Fourth, all parties must have equal access, as a right under international law, to the use of common spaces on sea and in the air that would require freedom of navigation, unimpeded commerce and peaceful settlement of disputes in accordance with international law.
Fifth, India stands for a free and stable international trade regime. India will support a rule-based, balanced and stable trade environment in the Indo – Pacific region.
Sixth is connectivity. While there are many connectivity initiatives in the region, the need for infrastructure development in this regard is critical.
India insists that all engagements in the Indo Pacific must be based on respect for sovereignty and territorial integrity, consultation, good governance, transparency, viability and sustainability. They must empower nations, not place them under impossible debt burden. They must promote trade and not strengthen competition.

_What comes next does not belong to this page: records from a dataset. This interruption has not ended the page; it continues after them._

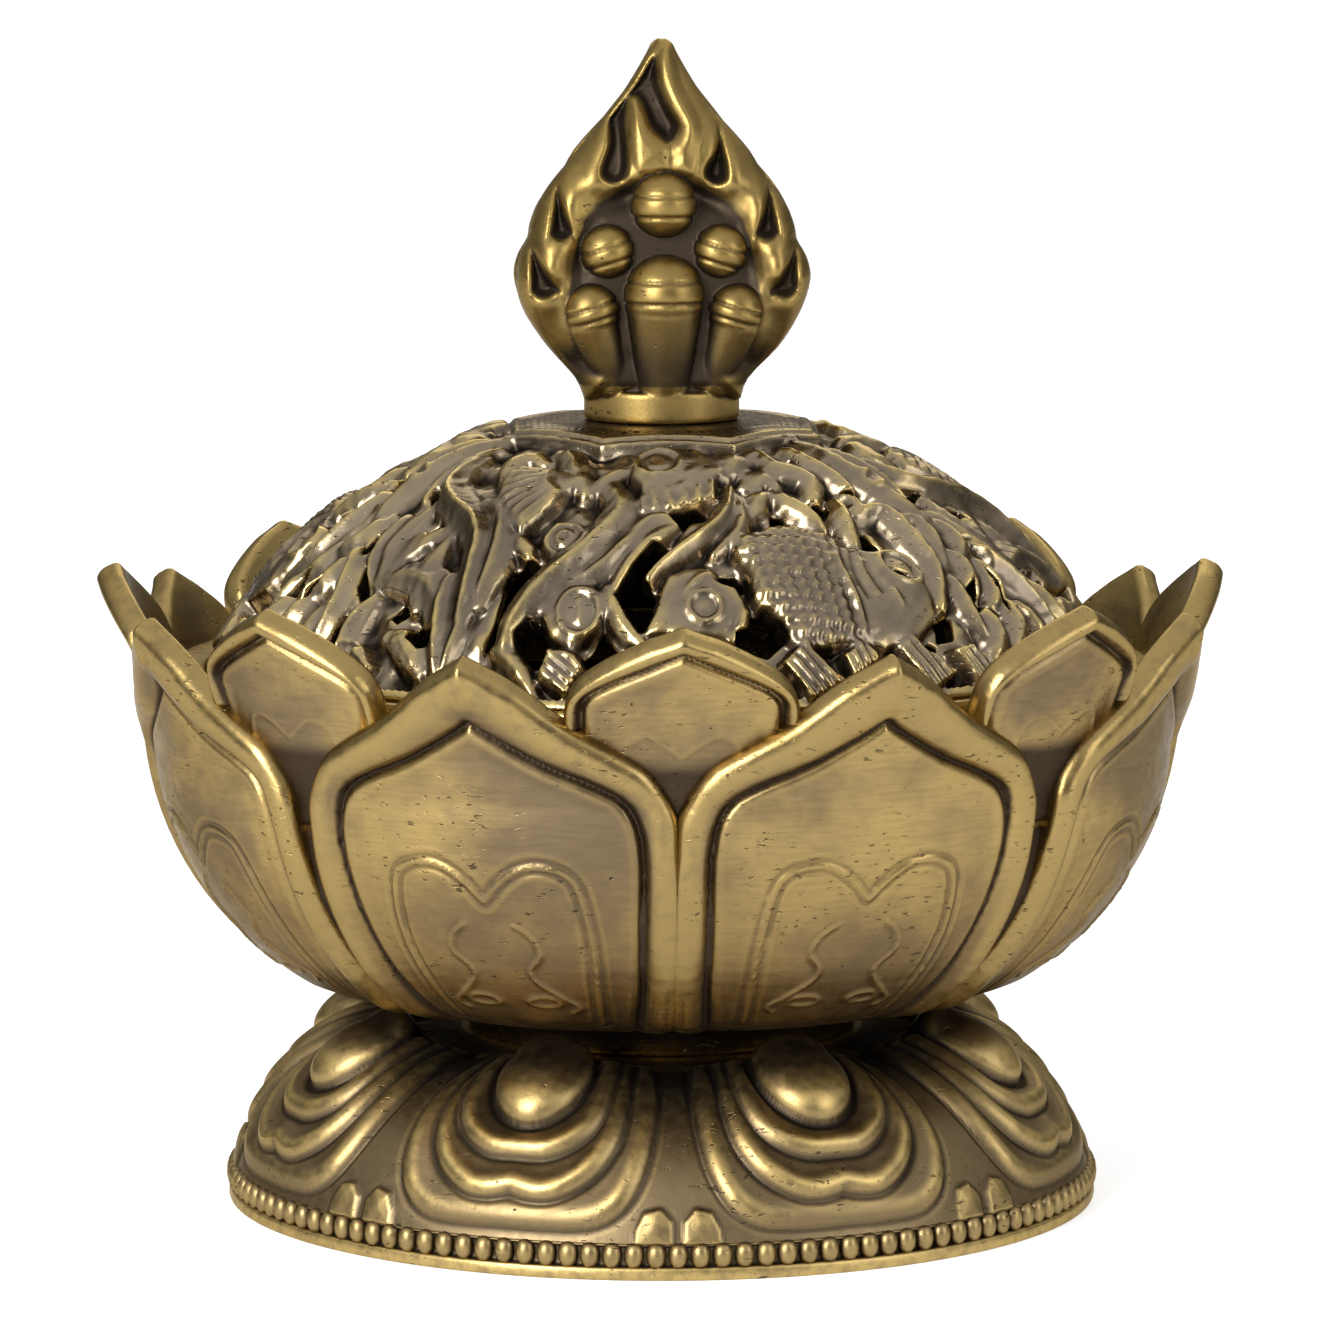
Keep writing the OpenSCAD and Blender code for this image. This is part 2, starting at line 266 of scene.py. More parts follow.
def turned(part, angle):
    """The same solid, turned about the burner's axis."""
    c, s = math.cos(angle), math.sin(angle)
    return part[0] @ np.array([[c, s, 0], [-s, c, 0], [0, 0, 1]]), *part[1:]


def piece(name, parts, material, body, slot, *nodes):
    """One Blender object from solids, riding on a body and standing for CAD nodes."""
    offsets = np.cumsum([0] + [len(p[0]) for p in parts])
    points = np.concatenate([p[0] for p in parts]) * MM
    faces = np.concatenate([p[1] + o for p, o in zip(parts, offsets)]).astype(np.int32)
    mesh = bpy.data.meshes.new(name)
    mesh.vertices.add(len(points))
    mesh.vertices.foreach_set("co", points.astype(np.float32).ravel())
    mesh.loops.add(faces.size)
    mesh.loops.foreach_set("vertex_index", faces.ravel())
    mesh.polygons.add(len(faces))
    mesh.polygons.foreach_set("loop_start", np.arange(0, faces.size, 4, dtype=np.int32))
    mesh.polygons.foreach_set("use_smooth", np.ones(len(faces), bool))
    mesh.update(calc_edges=True)
    # broad is the broad relief, less any painted shade a solid was given.
    for key, column in (("fine", 2), ("broad", 3)):
        values = np.concatenate([p[column] for p in parts]).astype(np.float32)
        mesh.attributes.new(key, "FLOAT", "POINT").data.foreach_set("value", values)
    mesh.materials.append(material)
    made = bpy.data.objects.new(name, mesh)
    bpy.context.scene.collection.objects.link(made)
    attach(made, body)
    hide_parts(*nodes)
    return made


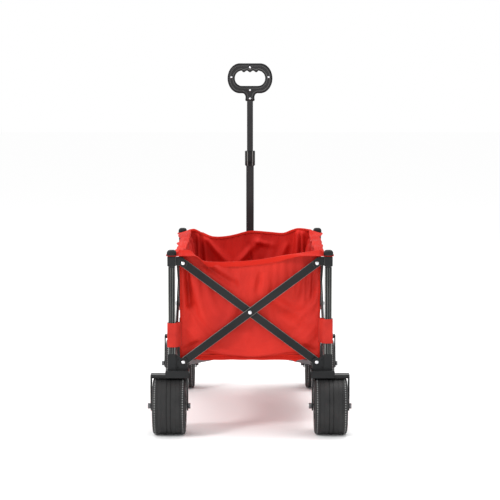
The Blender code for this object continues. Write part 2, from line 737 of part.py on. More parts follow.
def make_wagon():
    make_arms()
    for corner in CORNERS:
        make_lower_casting(corner)
        make_upper_casting(corner)
        make_posts(corner)
        make_cap(corner)
        make_fork(corner)
        make_wheel(corner)
    make_base()
    make_draw_gear()
    make_handle()
    make_bag()


clear_scene()
WAGON = new_collection("wagon")
MATERIALS = make_materials()
make_wagon()
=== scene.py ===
"""The looks of the folding wagon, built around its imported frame: finishes on the metal and plastic
parts, detailed wheels, grip and posts, and the sewn fabric tub. Sizes are in metres, apart from the
rows given to mm(), which are in millimetres."""

import json
import math

import bmesh
import bpy
from mathutils import Matrix, Vector, noise


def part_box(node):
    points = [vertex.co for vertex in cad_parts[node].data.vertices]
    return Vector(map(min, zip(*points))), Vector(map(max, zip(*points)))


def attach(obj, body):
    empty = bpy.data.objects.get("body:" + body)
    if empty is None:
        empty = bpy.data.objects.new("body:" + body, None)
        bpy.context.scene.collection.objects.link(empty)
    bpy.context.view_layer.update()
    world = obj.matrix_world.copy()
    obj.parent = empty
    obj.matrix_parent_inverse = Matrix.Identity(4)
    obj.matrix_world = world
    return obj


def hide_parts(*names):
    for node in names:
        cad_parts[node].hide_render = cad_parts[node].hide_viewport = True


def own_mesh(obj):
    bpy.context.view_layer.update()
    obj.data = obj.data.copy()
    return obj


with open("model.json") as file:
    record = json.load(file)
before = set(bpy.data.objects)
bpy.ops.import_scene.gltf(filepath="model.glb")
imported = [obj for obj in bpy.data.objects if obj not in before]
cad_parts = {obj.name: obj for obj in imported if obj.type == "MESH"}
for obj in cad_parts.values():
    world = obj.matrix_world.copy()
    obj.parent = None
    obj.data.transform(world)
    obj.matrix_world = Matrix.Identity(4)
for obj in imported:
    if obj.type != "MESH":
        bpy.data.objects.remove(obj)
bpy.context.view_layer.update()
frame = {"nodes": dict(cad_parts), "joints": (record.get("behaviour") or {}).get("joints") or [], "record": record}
NODES = frame["nodes"]
JOINTS = {joint["name"]: joint for joint in frame["joints"]}

X = Vector((1.0, 0.0, 0.0))
Y = Vector((0.0, 1.0, 0.0))
Z = Vector((0.0, 0.0, 1.0))

# ---- places and sizes read from the frame ----


def middle(node):
    low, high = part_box(node)
    return (low + high) / 2.0


def pivot(joint):
    return Vector(JOINTS[joint]["pos_m"])


POST_X = middle("outer_post_fr").x
POST_Y = middle("outer_post_fr").y
POST_LOW_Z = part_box("outer_post_fr")[0].z
POST_HIGH_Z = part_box("outer_post_fr")[1].z
CASTING_TOP_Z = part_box("upper_corner_fr")[1].z
LOW_RIVET_Z = pivot("frame_fold").z
TOP_RIVET_Z = pivot("left_top_middle").z
MID_RIVET_Z = (LOW_RIVET_Z + TOP_RIVET_Z) / 2.0
HALF_WIDTH = -pivot("frame_fold").x
HALF_LENGTH = -pivot("frame_fold").y
BAG_LOW, BAG_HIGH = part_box("bag")
BAG_X = BAG_HIGH.x
BAG_Y = BAG_HIGH.y
FOLD_LIMIT = math.radians(JOINTS["frame_fold"]["range_deg"][1])

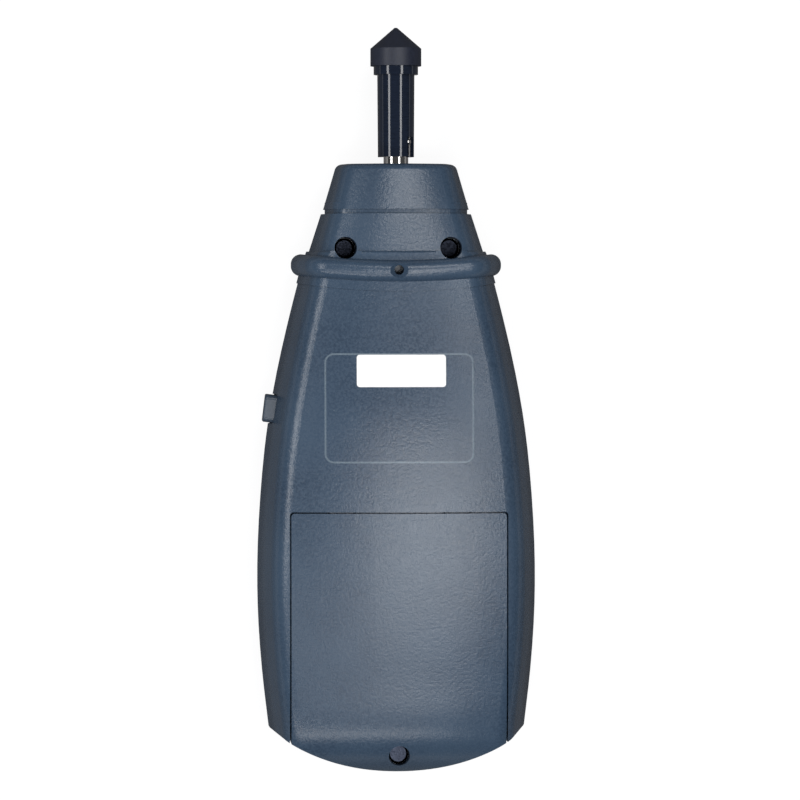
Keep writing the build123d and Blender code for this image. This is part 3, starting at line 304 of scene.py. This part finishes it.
brass = metal(
    "turned_brass", (0.60, 0.42, 0.17, 1), (0.72, 0.53, 0.24, 1), (0.18, 0.3),
    (600, 3000, 600),
)
contact = metal(
    "nickel_plated", (0.56, 0.54, 0.50, 1), (0.70, 0.67, 0.62, 1), (0.2, 0.3)
)
label = coated(
    "label_film", srgb(246, 246, 247), srgb(252, 252, 252), (0.3, 0.4),
    (900, 900, 900), 0.000008,
)
sleeve = coated(
    "blackened_sleeve", srgb(20, 27, 40), srgb(28, 36, 52), (0.06, 0.10),
    (600, 3500, 600), 0.000004,
)
rubber = coated(
    "black_rubber", srgb(24, 29, 44), srgb(33, 39, 56), (0.42, 0.55),
    (1800, 1800, 1800), 0.00002,
)
lcd = coated("lcd_glass", srgb(128, 139, 126), srgb(137, 148, 134), (0.15, 0.25))
board = coated(
    "solder_mask", srgb(20, 84, 46), srgb(30, 104, 58), (0.25, 0.4), (900, 900, 900)
)
can = coated(
    "cell_wrap", srgb(64, 70, 78), srgb(76, 82, 90), (0.2, 0.3), (500, 2500, 2500)
)
window = clear("display_window")

wearers = (
    (housing, ("back_cover", "front_cover", "battery_door")),
    (cap, ("nose_cap",)),
    (button, ("measuring_button", "memory_button", "function_knob")),
    (black_plastic, ("lcd_frame", "controller_chip", "photo_interrupter")),
    (black_plastic, ("measuring_switch", "function_switch", "memory_switch")),
    (light_plastic, ("elastomer_strips", "measuring_plunger", "memory_plunger")),
    (steel, ("spindle", "cross_pin", "front_bearing", "rear_bearing")),
    (dark_screw, ("nose_screws", "battery_door_screw")),
    (bright_screw, ("housing_screws", "board_screws", "retaining_ring")),
    (aluminium, ("capacitors", "encoder_disc", "bearing_block")),
    (brass, ("disc_hub",)),
    (contact, ("crystal", "right_contacts", "left_contact", "battery_terminals")),
    (label, ("label_plate",)),
    (sleeve, ("adapter_sleeve",)),
    (rubber, ("rubber_cone",)),
    (lcd, ("lcd_panel",)),
    (board, ("main_board",)),
    (can, ("battery_1", "battery_2", "battery_3", "battery_4")),
    (window, ("display_window",)),
)
looks = {name: material for material, names in wearers for name in names}
for name, node in nodes.items():
    for slot in node.material_slots:
        slot.material = looks[name]


# Floor: pale paper that takes the shadow, and that looks white to the camera,
# through clear parts and in distant reflections

FLOOR_HALF = 2.5
FLOOR_HEIGHT = -0.0002
FLOOR_GLOW = 0.89
REFLECTION_NEAR, REFLECTION_FAR = 0.10, 0.50

floor_mesh = bpy.data.meshes.new("floor")
floor_mesh.from_pydata(
    [
        (x * FLOOR_HALF, y * FLOOR_HALF, FLOOR_HEIGHT)
        for x, y in ((-1, -1), (1, -1), (1, 1), (-1, 1))
    ],
    [],
    [(0, 1, 2, 3)],
)
floor = bpy.data.objects.new("floor", floor_mesh)
scene.collection.objects.link(floor)

g = Graph("floor_paper")
tone = g.spread(g.noise(60, detail=3.0, rough=0.5))
paper = g.finish(
    Base_Color=g.mix(tone, (0.13, 0.13, 0.135, 1), (0.15, 0.15, 0.155, 1)),
    Roughness=0.7,
)
floor_mesh.materials.append(paper)
ray = g.node("LightPath").outputs
distant = g.ramp(ray["Ray Length"], REFLECTION_NEAR, REFLECTION_FAR)
mirrored = g.math("MULTIPLY", ray["Is Glossy Ray"], distant)
direct = g.math("MAXIMUM", ray["Is Camera Ray"], ray["Is Transmission Ray"])
glow = g.node("Emission")
g.feed(glow.inputs["Color"], (1, 1, 1, 1))
g.feed(glow.inputs["Strength"], FLOOR_GLOW)
seen = g.node("MixShader")
g.feed(seen.inputs[0], g.math("MAXIMUM", direct, mirrored))
g.feed(seen.inputs[2], glow.outputs["Emission"])
both = g.node("AddShader")
g.feed(both.inputs[0], g.shader.outputs["BSDF"])
g.feed(both.inputs[1], seen.outputs["Shader"])
g.feed(g.surface, both.outputs["Shader"])


# World and lamps

world = bpy.data.worlds.new("studio")
scene.world = world
world.use_nodes = True
background = world.node_tree.nodes["Background"]
background.inputs["Color"].default_value = (0.95, 0.97, 1.0, 1)
background.inputs["Strength"].default_value = 0.08

LAMP_HEIGHT = 0.55
AIM_HEIGHT = 0.02


def softbox(name, x, y, aim_y, width, height, watts):
    """Rectangular lamp that looks at the part's middle line, its width along X."""
    data = bpy.data.lights.new(name, "AREA")
    data.shape = "RECTANGLE"
    data.size = width
    data.size_y = height
    data.energy = watts
    lamp = bpy.data.objects.new(name, data)
    lamp.location = (x, y, LAMP_HEIGHT)
    back = (Vector((x, y, LAMP_HEIGHT)) - Vector((0, aim_y, AIM_HEIGHT))).normalized()
    across = (Vector((1, 0, 0)) - back * back.x).normalized()
    lamp.rotation_euler = Matrix((across, back.cross(across), back)).transposed().to_euler()
    scene.collection.objects.link(lamp)


softbox("left", -0.53, 0.06, 0.02, 0.15, 0.38, 1.30)
softbox("left_tip", -0.40, 0.30, 0.14, 0.12, 0.10, 0.27)
softbox("tip", 0.10, 0.30, 0.14, 0.34, 0.09, 0.90)
softbox("sheen", 0.10, -0.06, -0.03, 0.32, 0.11, 0.88)
softbox("sky", -0.05, -0.17, -0.08, 0.50, 0.10, 0.36)
softbox("foot", -0.20, -0.46, -0.20, 0.85, 0.12, 1.70)
softbox("right", 0.29, 0.10, 0.06, 0.12, 0.09, 0.25)


# Camera at the photograph's place, from a fit to the outline

camera_data = bpy.data.cameras.new("camera")
camera_data.sensor_width = 36.0
camera_data.lens = 202.17
camera_data.clip_start = 0.05
camera_data.clip_end = 20.0
camera = bpy.data.objects.new("camera", camera_data)
camera.rotation_mode = "XYZ"
camera.location = (-0.06045, 0.02138, 1.2)
camera.rotation_euler = Euler((-0.018385, -0.051999, -0.000876), "XYZ")
scene.collection.objects.link(camera)
scene.camera = camera

scene.view_settings.view_transform = "Standard"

India’s own engagement in the Indo-pacific region has inclusive. The nation continues to invest in the Indo-Pacific with a focus on improving regional connectivity and infrastructure development. It aims to promote a democratic international order in which all nations, irrespective of size, thrive as sovereign equals and work with other nations to keep its seas, space and airways free and open, its shores secure from terrorism, and its cyberspace free from disruption and conflicts
India will use its growing clout and economic power to facilitate trade, maintain freedom of navigation, maritime security cooperation and foster connectivity in the region.